What I should have been doing with my free Thursday evening: Gathering up my gear and beginning to pack for Saturday’s drive to Ellicottville and Sunday’s Pain in the Alleganies Half Ironman.
What I did instead: Ripped some of my CDs to iTunes and worked on a playlist for my iPod to listen to on the ride and on race morning.
I also watched reruns of Parks and Recreation on Netflix before tuning in for the Season 5 premier. I may lack some of Leslie Knope’s organizational skills but I make up for it in passion and love of breakfast food.
But in weighing the options of how to spend my time I figured anything with the word “should” was suspect, so I went ahead and starting compiling songs which made me smile, which had good memories, into a new playlist.

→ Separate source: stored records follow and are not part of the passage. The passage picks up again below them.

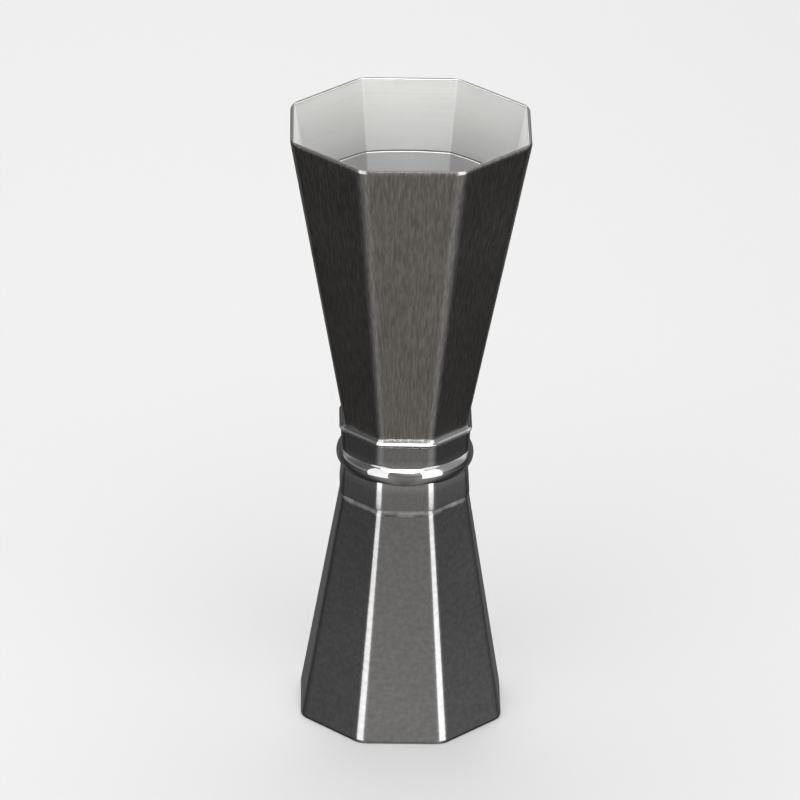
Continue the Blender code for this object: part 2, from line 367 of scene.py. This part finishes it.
def lower_collar(materials):
    """Octagonal sleeve above the small cup, a little wider at its end."""
    top = BEAD_Z - LOWER_SLEEVE_SINK
    sections = [
        Section(SLEEVE_END_Z, SLEEVE_BORE, SLEEVE_BORE_CORNER, OUTSIDE),
        sleeve_ring(SLEEVE_END_Z, SLEEVE_END_APOTHEM - SLEEVE_EDGE - HOLD, POLISH),
    ]
    for sine, cosine in quarter():
        inset = SLEEVE_EDGE * (1 - sine)
        z = SLEEVE_END_Z + SLEEVE_EDGE * (1 - cosine)
        sections.append(sleeve_ring(z, SLEEVE_END_APOTHEM - inset, POLISH))
    sections += [
        sleeve_ring(SLEEVE_END_Z + SLEEVE_EDGE + HOLD, SLEEVE_END_APOTHEM),
        Section(top, SLEEVE_WAIST_APOTHEM, SLEEVE_CORNER, OUTSIDE),
        Section(top, SLEEVE_BORE, SMALLEST_CORNER, OUTSIDE),
    ]
    sleeve = loft("lower_collar_sleeve", sections, materials, closed=True)
    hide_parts("lower_collar")
    return sleeve


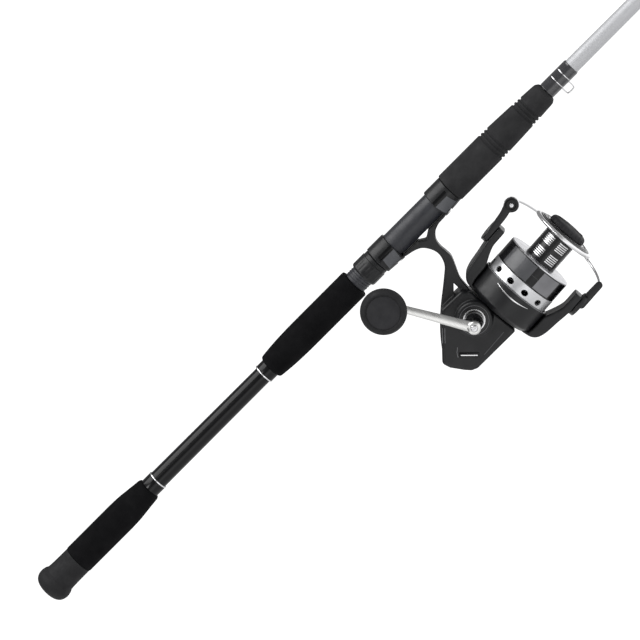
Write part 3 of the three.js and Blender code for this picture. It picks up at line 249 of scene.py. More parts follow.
def apply_all(piece):
    """Bakes a piece's modifiers into its mesh."""
    graph = bpy.context.evaluated_depsgraph_get()
    baked = bpy.data.meshes.new_from_object(piece.evaluated_get(graph))
    piece.modifiers.clear()
    piece.data = baked
    return piece


# %% [markdown]
# ### The lathe
# Most of a rod and reel is round. A profile of stations and radii is spun about an axis, and
# its corners are rounded first, as a cutting tool's nose would leave them.

# %% Helper: the lathe
def turned(name, profile, place=ROD, sides=96):
    """Spins [station, radius] points, in millimetres, about the local X axis."""
    closed = profile[0] == profile[-1]
    points = profile[:-1] if closed else profile
    vertices, rings = [], []
    for station, radius in points:
        if radius < 1e-6:
            rings.append([len(vertices)] * sides)
            vertices.append((station, 0, 0))
            continue
        rings.append(list(range(len(vertices), len(vertices) + sides)))
        for i in range(sides):
            angle = 2 * math.pi * i / sides
            vertices.append((station, radius * math.cos(angle), radius * math.sin(angle)))
    faces = []
    pairs = list(zip(rings, rings[1:])) + ([(rings[-1], rings[0])] if closed else [])
    for low, high in pairs:
        for i in range(sides):
            j = (i + 1) % sides
            corners = [low[i], low[j], high[j], high[i]]
            face = list(dict.fromkeys(corners))
            if len(face) > 2:
                faces.append(face)
    return new_piece(name, vertices, faces, place)


def rounded(points, radius=0.5, steps=3):
    """Rounds the corners of a profile, as a tool with a nose radius leaves them."""
    result = [tuple(points[0])]
    for before, corner, after in zip(points, points[1:], points[2:]):
        b, c, a = Vector(before), Vector(corner), Vector(after)
        cut = min(radius, (b - c).length / 2.01, (a - c).length / 2.01)
        start = c + (b - c).normalized() * cut
        end = c + (a - c).normalized() * cut
        for i in range(steps + 1):
            t = i / steps
            point = start * (1 - t) ** 2 + c * 2 * t * (1 - t) + end * t * t
            result.append((point.x, point.y))
    result.append(tuple(points[-1]))
    return result


def flowing(points, steps=6):
    """A smooth curve through points, for profiles and paths of any dimension."""
    points = [Vector(p) for p in points]
    padded = [points[0] * 2 - points[1], *points, points[-1] * 2 - points[-2]]
    result = []
    for p0, p1, p2, p3 in zip(padded, padded[1:], padded[2:], padded[3:]):
        for i in range(steps):
            t = i / steps
            spot = p1 * 2 + (p2 - p0) * t + (p0 * 2 - p1 * 5 + p2 * 4 - p3) * t**2
            result.append(tuple((spot + (p1 * 3 - p0 - p2 * 3 + p3) * t**3) / 2))
    return [*result, tuple(points[-1])]


# %% [markdown]
# ### Bent wire
# A wire is a circle carried along a path. The circle's frame is passed on from point to point,
# so that the wire doesn't twist, and it may change radius or be flattened on the way.

# %% Helper: bent wire
def swept(name, path, radii, place=ROD, sides=20, flat=1.0):
    """A round section along a path; radii is one number or one for each point."""
    path = [Vector(p) for p in path]
    if not isinstance(radii, (list, tuple)):
        radii = [radii] * len(path)
    tangents = []
    for i in range(len(path)):
        ahead, behind = path[min(i + 1, len(path) - 1)], path[max(i - 1, 0)]
        tangents.append((ahead - behind).normalized())
    guide = Vector((0, 1, 0)) if abs(tangents[0].y) < 0.9 else Vector((1, 0, 0))
    normal = (guide - tangents[0] * guide.dot(tangents[0])).normalized()
    vertices, faces = [], []
    for point, tangent, radius in zip(path, tangents, radii):
        normal = (normal - tangent * normal.dot(tangent)).normalized()
        other = tangent.cross(normal)
        for i in range(sides):
            angle = 2 * math.pi * i / sides
            offset = normal * math.cos(angle) * radius * flat + other * math.sin(angle) * radius
            vertices.append(point + offset)
    for ring in range(len(path) - 1):
        for i in range(sides):
            j = (i + 1) % sides
            a, b = ring * sides, (ring + 1) * sides
            faces.append([a + i, a + j, b + j, b + i])
    faces.append(list(range(sides)))
    faces.append(list(range((len(path) - 1) * sides, len(path) * sides)))
    return new_piece(name, vertices, faces, place)


# %% [markdown]
# ### Plates
# A plate is an outline in X and Z with a thickness in Y. Its edges are rolled over in a few
# steps, because a sharp edge catches no light and looks like paper.

# %% Helper: cut and rounded plate
def plate(name, outline, low, high, place=ROD, round_by=0.8, steps=3):
    """An outline in local X and Z, extruded in Y and rounded along its edges."""
    count = len(outline)
    vertices = [(x, low, z) for x, z in outline] + [(x, high, z) for x, z in outline]
    faces = [list(range(count)), list(range(count, 2 * count))]
    for i in range(count):
        j = (i + 1) % count
        faces.append([i, j, count + j, count + i])
    piece = new_piece(name, vertices, faces, place)
    if round_by:
        bevel = piece.modifiers.new("round", "BEVEL")
        bevel.width = round_by * MM
        bevel.segments = steps
        bevel.limit_method = "ANGLE"
        bevel.angle_limit = math.radians(50)
        apply_all(piece)
        soften(piece)
    return piece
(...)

This morning I woke up with a nervous stomach. Only two more sleeps before race day and the challenge shifts from physical preparation to mental preparation. In other words, I need to not talk myself out of the game. Because that is one of my personal gremlins who has overstayed his welcome.
I am a writer, whether it’s telling my own story on this blog or telling the stories of other people and events in the sports pages of your daily newspaper. And as such, I’ve seen stories go many different ways. Trust me, covering an NCAA basketball game on deadline requires the writer to be prepared for any scenario, lest you’re faced with a blank screen and 600 words due in three minutes. So being able to make up all different kinds of scenarios in my head can serve as a valuable vocational skill.
In the world outside of my laptop, it can be a bitch.
Instead of being a fun game, it turns into a bad round of worst-case scenario. In another version I “what-if” myself to the brink of insanity. Still in others I can completely convince myself that one thing — a half-assed assignment, an over eager email, a missed workout — is catastrophic.
As I was deciding which Tragically Hip songs to throw in my Allegany playlist, I my brain creeping toward catastrophic thinking. My gremlin wanted to play the “what-if” game. The moment of personal growth came when I noticed what was going on and I decided to not play along — or at least to not be an active participant. I let those crazy thoughts come into my head and them let them go out as magically as they arrived. (Did you see the movie Empire Records? I quote Lucas: “Who knows where thoughts come from? They just appear.”)
For the past seven months, I’ve been in an intense training phase, with minimal taper and recovery heading into my major events. On Sunday it all winds down. Sunday is not a test day. It’s graduation day. Even if I trip on my gown or poke myself in the eye with the corner of my mortar board, I still get my diploma. I still get to celebrate with cake. And a victory playlist. Yeah. A victory playlist.